The elections kicked off on Thursday when voters in the UK and the Netherlands went to the polls. Voting continues until Sunday with the first results expected early evening.
Parliament is desperate to see improved turnout at these elections, not least because previous declining participation rates have been seized on by Eurosceptics as a sign of disinterest in the EU.
Among the soccer players who are backing the campaign to encourage people to vote are German goalkeeper Kevin Trapp, Sweden midfielder Nilla Fischer and Finland captain Tim Sparv.
The campaign, using the hashtag #thistimeimvoting in multiple European languages, encourages citizens to vote in the four-day EU-wide poll.
Voter turnout in the last elections five years fell to just above 42 percent, an all-time low since the first direct elections were held back in 1979.
Portugal captain Cláudia Neto, Bulgaria midfielder Svetoslav Dyakov and Stefan Schwab of Austria are among other national team players participating in the continent-wide initiative.
Paris Saint-Germain goalkeeper Trapp said it was “important that citizens contribute to the European Union’s future.”
“I am very pleased to see the involvement of so many European professional footballers in this campaign. This is testimony to the unity and pride that Europeans feel about their continent” Antonio Tajani, European Parliament President
Fischer, who has played more than 150 times for Sweden, said she planned to use her vote to “fight for equal rights.”
“It’s really important that we take a stand and that different players take a stand to get people to vote because it does matter,” Fischer said. “It’s very, very important to take part in elections.”
The campaign is also supported by 10 European player unions: AIC (Italy), VDF (Austria), HUNS (Croatia), AFE (Spain), SJPF (Portugal), SFS (Sweden), SPINS (Slovenia), CAFH (Czech Republic), JPY (Finland), and PASP (Cyprus).
FIFPro Europe general secretary Jonas Baer-Hoffman said, “We would like to thank every single footballer player involved in this campaign. It is fantastic they are using their prominent public profile to encourage citizens across Europe to vote.”
European Parliament President Antonio Tajani said, “I am very pleased to see the involvement of so many European professional footballers in this campaign.”

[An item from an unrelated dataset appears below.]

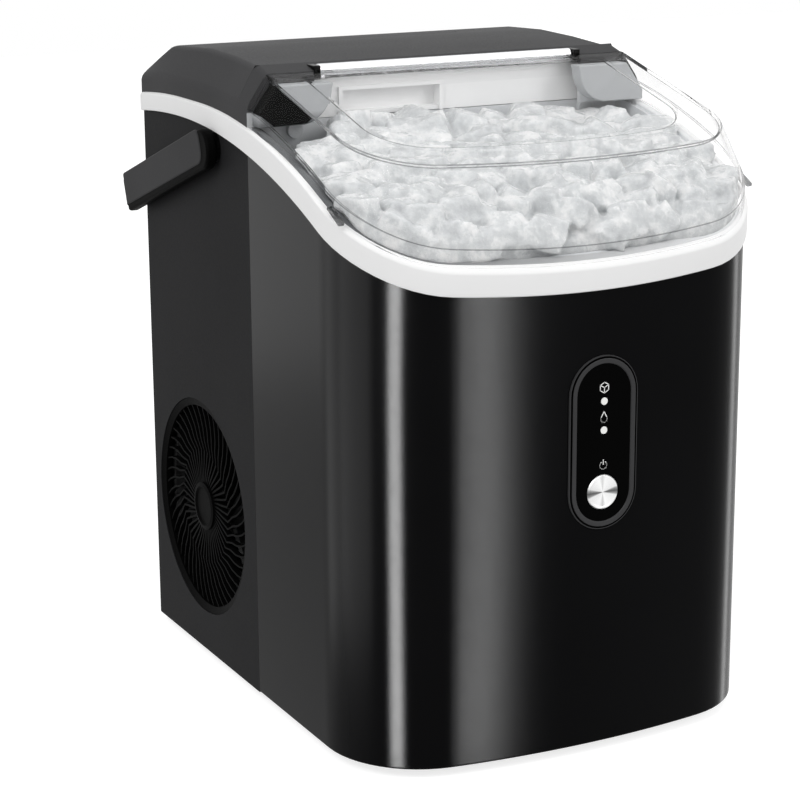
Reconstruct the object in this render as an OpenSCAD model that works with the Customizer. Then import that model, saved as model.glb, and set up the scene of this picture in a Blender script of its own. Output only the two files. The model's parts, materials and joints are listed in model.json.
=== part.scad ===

“This is testimony to the unity and pride that Europeans feel about their continent and sends a strong message about protecting the future of Europe.”
The assembly has gone out of its way to raise awareness of the elections in a bid to reverse a 40-year-long decline in voting.
“It is important that citizens contribute to the European Union’s future” Kevin Trapp, footballer
It points to the increased powers and influence of the Parliament in 2019. This includes oversight over the EU budget and the ability to sanction the election of EU commissioners.
The bid to increase turnout to at least 50 percent this time is also backed by around 500 film directors and actors who signed a “European Manifesto” at the Cannes film festival this week.
The text signed by, among others, Belgian directors Luc and Jean-Pierre Dardenne, German director Wim Wenders and UK actor Ralph Fiennes, calls on Europeans to stand up for a “free and democratic Europe, a Europe of freedom of thought and expression” by voting.
Parliament said its official 30-second “Choose your future” TV ad has been shown more than 1,600 times on 79 major European TV channels in 25 Member States and viewed 130 million times on social networks since its launch on 25 April.
The video, aimed at young voters aged 18-24, reached 8 million views within the first five days of its launch.
Meanwhile, Wendel Trio, director of Climate Action Network (CAN) Europe, said climate change “for the first time” will top the agenda in the poll.
She said, “This will put pressure on more conservative politicians to finally acknowledge the need for climate action in their election campaigns.”
“It’s really important that we take a stand and that different players take a stand to get people to vote because it does matter” Nilla Fischer, footballer
She added, “The immense momentum gathered by youth climate strikes across Europe has forced centre and conservative parties of the current European Parliament to recognise that they can no longer downplay the climate crisis.”
CAN Europe says that after being criticised for not doing enough on climate, both Manfred Weber, representing the European People's Party (EPP) and Margrethe Vestager, of the Alliance of Liberals and Democrats for Europe (ALDE), “have been forced to give more attention to climate change in their election campaigns.”
It said, “This is a sharp turn compared to the EPP’s and ALDE’s stance on climate policy in the current legislative term, during which both parties have not lived up to the urgency of climate action.”
In a ranking of EU political groups and national parties on climate change published by CAN Europe, the EPP scores just 14.3 percent, and was classified by the NGO as “Dinosaurs who have not yet grasped the need for action against climate change.”
ALDE scored 38.1 percent and were branded by CAN Europe as “delayers who generally support climate action, but do not act with the required urgency.”
Trio said, “In the last five years conservative and centre parties have not done enough to stand up for European citizens and protect them from the climate crisis.”
“The youth climate strikes created the momentum for all politicians to acknowledge that climate change is a topic they can no longer ignore. After the European elections we will hold MEPs accountable and make sure that their promises are followed by concrete measures to tackle the climate emergency.”